The huge amount of rubbish, equivalent to 833,333 plastic bottles, was left on shore by this winter’s savage storms and collected on coastline everywhere from Lands’ End to John O’Groats.
The operation, which took place throughout March, benefitted 130 beaches and SAS Chief Executive Hugo Tagholm hoped that the passion of the volunteers would inspire others to keep our beaches clean.
“Surfers Against Sewage was overwhelmed with the outpouring of community action and effort,” he said.
“It will hopefully connect, inspire and motivate coastal communities to be even more involved with campaigns to protect our waves, oceans and beaches for the future.”
Surfers Against Sewage is a national environmental charity committed to protecting the UK’s oceans, waves and beaches and every year holds Big Spring Beach Cleans – but this was their biggest yet.
One cleaning team, at Perranporth in Cornwall, set a new charity record by gathering 260 volunteers. They also picked up 3.5 tonnes of litter – another record high for a Big Spring Beach Clean.

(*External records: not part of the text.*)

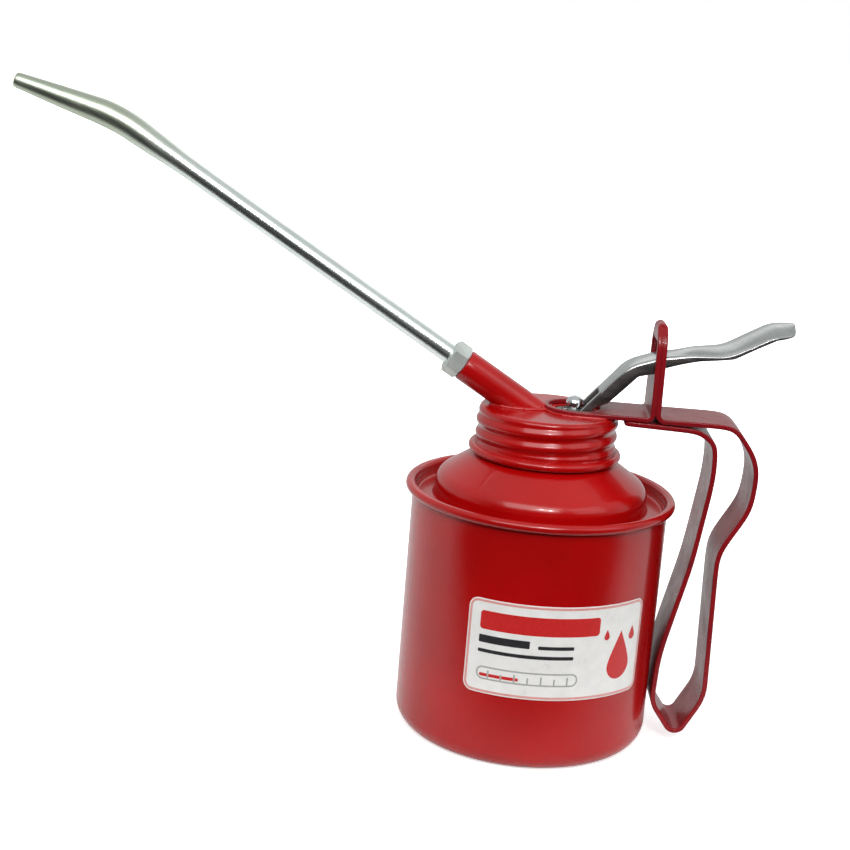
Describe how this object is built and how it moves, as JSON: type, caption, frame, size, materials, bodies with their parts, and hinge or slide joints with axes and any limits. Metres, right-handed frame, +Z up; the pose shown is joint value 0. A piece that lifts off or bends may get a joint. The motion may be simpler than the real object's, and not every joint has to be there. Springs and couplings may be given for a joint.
{
  "type": "oil can",
  "caption": "Workshop oil can: round reservoir with rolled rim, threaded cap carrying a strip handle, thumb-lever lift pump and a long bent spout.",
  "frame": {"origin": "centre of the round base, on the surface it stands on", "axes": "+Z up along the can's axis, +X towards the handle and thumb lever, the spout rises towards -X, Y across the handle"},
  "size_m": [0.2405, 0.0844, 0.1939],
  "materials": {
    "red_enamel": "gloss stoving enamel over tinplate",
    "label_paper": "glossy printed paper",
    "cork": "matt oil-proof gasket",
    "packing": "greased cotton cord",
    "zinc_plate": "bright zinc plate",
    "tube_plate": "bright plate over drawn tube",
    "lever_plate": "nickel plate, rubbed satin on top",
    "bare_steel": "ground bright steel",
    "brass": "turned brass",
    "cup_leather": "oiled cup leather"
  },
  "bodies": {
    "can": {"reservoir": "red_enamel", "shoulder": "red_enamel", "label": "label_paper"},
    "gasket": {"cap_gasket": "cork"},
    "head": {"screw_cap": "red_enamel", "handle_strip": "red_enamel", "spout_socket": "red_enamel", "spout_nut": "zinc_plate", "pump_head": "zinc_plate", "gland_packing": "packing", "gland_nut": "zinc_plate", "delivery_pipe": "zinc_plate", "pump_barrel": "zinc_plate", "foot_valve": "brass", "ball_retainer": "brass", "strainer": "brass"},
    "plunger": {"plunger_rod": "bare_steel", "piston": "brass", "piston_cup": "cup_leather", "piston_nut": "brass", "return_spring": "bare_steel"},
    "lever": {"thumb_lever": "lever_plate"},
    "spout": {"spout_tube": "tube_plate", "spout_ferrule": "brass"},
    "inlet_ball": {"inlet_ball": "bare_steel"},
    "transfer_ball": {"transfer_ball": "bare_steel"}
  },
  "joints": [
    {"name": "cap_rise", "type": "slide", "parent": "can", "child": "gasket", "axis": [0, 0, 1], "range_m": [0, 0.0105]},
    {"name": "cap_turn", "type": "hinge", "parent": "gasket", "child": "head", "pos_m": [0, 0, 0.09], "axis": [0, 0, 1], "range_deg": [0, 900]},
    {"name": "lever", "type": "hinge", "parent": "head", "child": "lever", "pos_m": [0.0321, 0, 0.119], "axis": [0, 1, 0], "range_deg": [0, 24], "stiffness_Nm_per_rad": 0.208, "springref_deg": -20.11},
    {"name": "plunger_lift", "type": "slide", "parent": "head", "child": "plunger", "axis": [0, 0, 1], "range_m": [0, 0.0096], "deforming": ["return_spring"]},
    {"name": "spout_swivel", "type": "hinge", "parent": "head", "child": "spout", "pos_m": [-0.008, 0, 0.1046], "axis": [-0.8545, 0, 0.5195], "continuous": true},
    {"name": "inlet_ball_lift", "type": "slide", "parent": "head", "child": "inlet_ball", "axis": [0, 0, 1], "range_m": [0, 0.002]},
    {"name": "transfer_ball_lift", "type": "slide", "parent": "plunger", "child": "transfer_ball", "axis": [0, 0, 1], "range_m": [0, 0.0012]}
  ],
  "couplings": [
    {"joint": "cap_rise", "follows": "cap_turn", "m_per_rad": 0.00066845},
    {"joint": "plunger_lift", "follows": "lever", "m_per_rad": 0.02281}
  ]
}
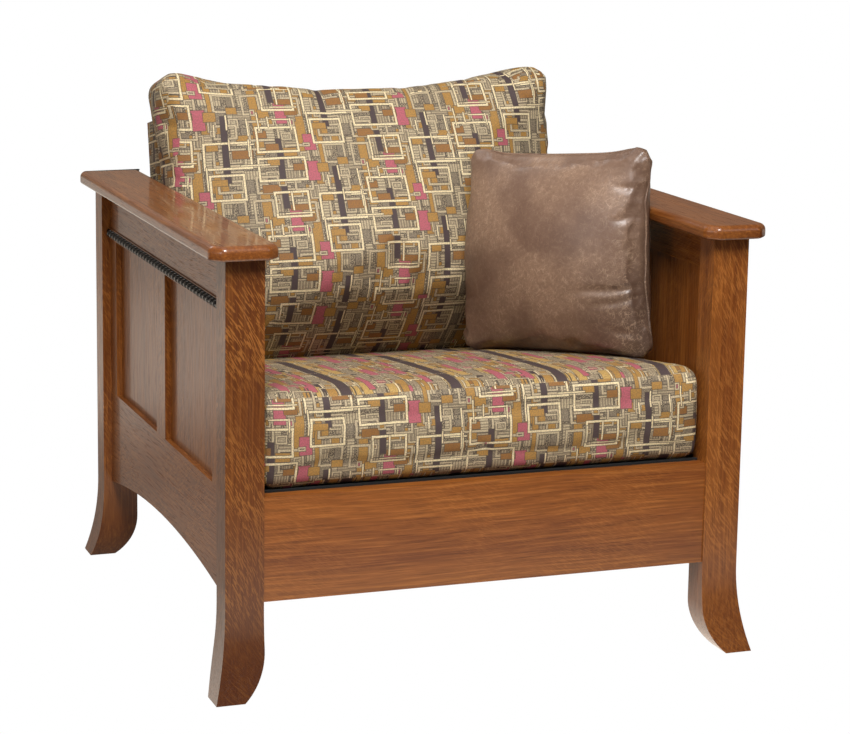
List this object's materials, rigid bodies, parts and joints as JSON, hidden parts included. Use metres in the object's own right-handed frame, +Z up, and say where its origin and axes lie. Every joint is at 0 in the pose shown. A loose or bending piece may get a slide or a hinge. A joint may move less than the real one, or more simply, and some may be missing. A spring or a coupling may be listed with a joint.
{
  "type": "lounge chair",
  "caption": "Panel-sided oak lounge chair with flared feet, flat arms, a sloping slatted deck, an upholstered back, loose cushions and a throw pillow",
  "frame": {"origin": "on the floor under the middle of the four feet", "axes": "+X is the sitter's left when seated and the right side seen from the front, the front faces -Y, +Z is up"},
  "size_m": [0.808, 0.8, 0.7807],
  "materials": {
    "stained_oak": "reddish-brown stained oak, semi-gloss lacquer",
    "inner_wood": "plain unfinished wood",
    "rope_black": "black painted twisted rope moulding",
    "jacquard": "woven geometric jacquard in cream, rust, raspberry, grey and aubergine",
    "deck_cloth": "black platform cloth",
    "webbing": "woven elastic webbing",
    "pillow_leather": "distressed brown leather with lighter scuffs"
  },
  "bodies": {
    "frame": {"arm_board_left": "stained_oak", "arm_board_right": "stained_oak", "arm_dowels_left": "inner_wood", "arm_dowels_right": "inner_wood", "back_foot_rail": "inner_wood", "back_frame_bottom_rail": "inner_wood", "back_frame_stile_left": "inner_wood", "back_frame_stile_right": "inner_wood", "back_frame_top_rail": "inner_wood", "back_pad": "jacquard", "back_post_left": "stained_oak", "back_post_right": "stained_oak", "back_rail": "stained_oak", "back_support_rail": "stained_oak", "back_web_1": "webbing", "back_web_2": "webbing", "back_web_3": "webbing", "deck_cleat_left": "inner_wood", "deck_cleat_right": "inner_wood", "deck_pad": "deck_cloth", "deck_slat_1": "inner_wood", "deck_slat_2": "inner_wood", "deck_slat_3": "inner_wood", "deck_slat_4": "inner_wood", "deck_slat_5": "inner_wood", "deck_slat_6": "inner_wood", "front_ledger": "inner_wood", "front_post_left": "stained_oak", "front_post_right": "stained_oak", "front_rail": "stained_oak", "outside_back": "jacquard", "rope_moulding_left": "rope_black", "rope_moulding_right": "rope_black", "side_back_panel_left": "stained_oak", "side_back_panel_right": "stained_oak", "side_back_stile_left": "stained_oak", "side_back_stile_right": "stained_oak", "side_bottom_rail_left": "stained_oak", "side_bottom_rail_right": "stained_oak", "side_front_panel_left": "stained_oak", "side_front_panel_right": "stained_oak", "side_front_stile_left": "stained_oak", "side_front_stile_right": "stained_oak", "side_mullion_left": "stained_oak", "side_mullion_right": "stained_oak", "side_top_rail_left": "stained_oak", "side_top_rail_right": "stained_oak"},
    "seat": {"seat_cushion": "jacquard"},
    "back": {"back_cushion": "jacquard"},
    "pillow": {"throw_pillow": "pillow_leather"}
  },
  "joints": [
    {"name": "seat_cushion_slide", "type": "slide", "parent": "frame", "child": "seat", "axis": [0, -0.9942, 0.108], "range_m": [0, 0.62]},
    {"name": "back_cushion_slide", "type": "slide", "parent": "frame", "child": "back", "axis": [0, 0.2079, 0.9781], "range_m": [0, 0.45]},
    {"name": "throw_pillow_slide", "type": "slide", "parent": "frame", "child": "pillow", "axis": [0, 0, 1], "range_m": [0, 0.35]}
  ]
}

The most common litter found were plastic bottles, cigarette butts, fishing net and plastic bags. However, as part of the 'Wierdfish' competition volunteers also dug up a TV, a fridge, toys, signs and even a pair of dentures
With encouraging support but still plenty of marine litter on Britain’s beaches the charity have commited to reducing marine litter by 50% by 2020.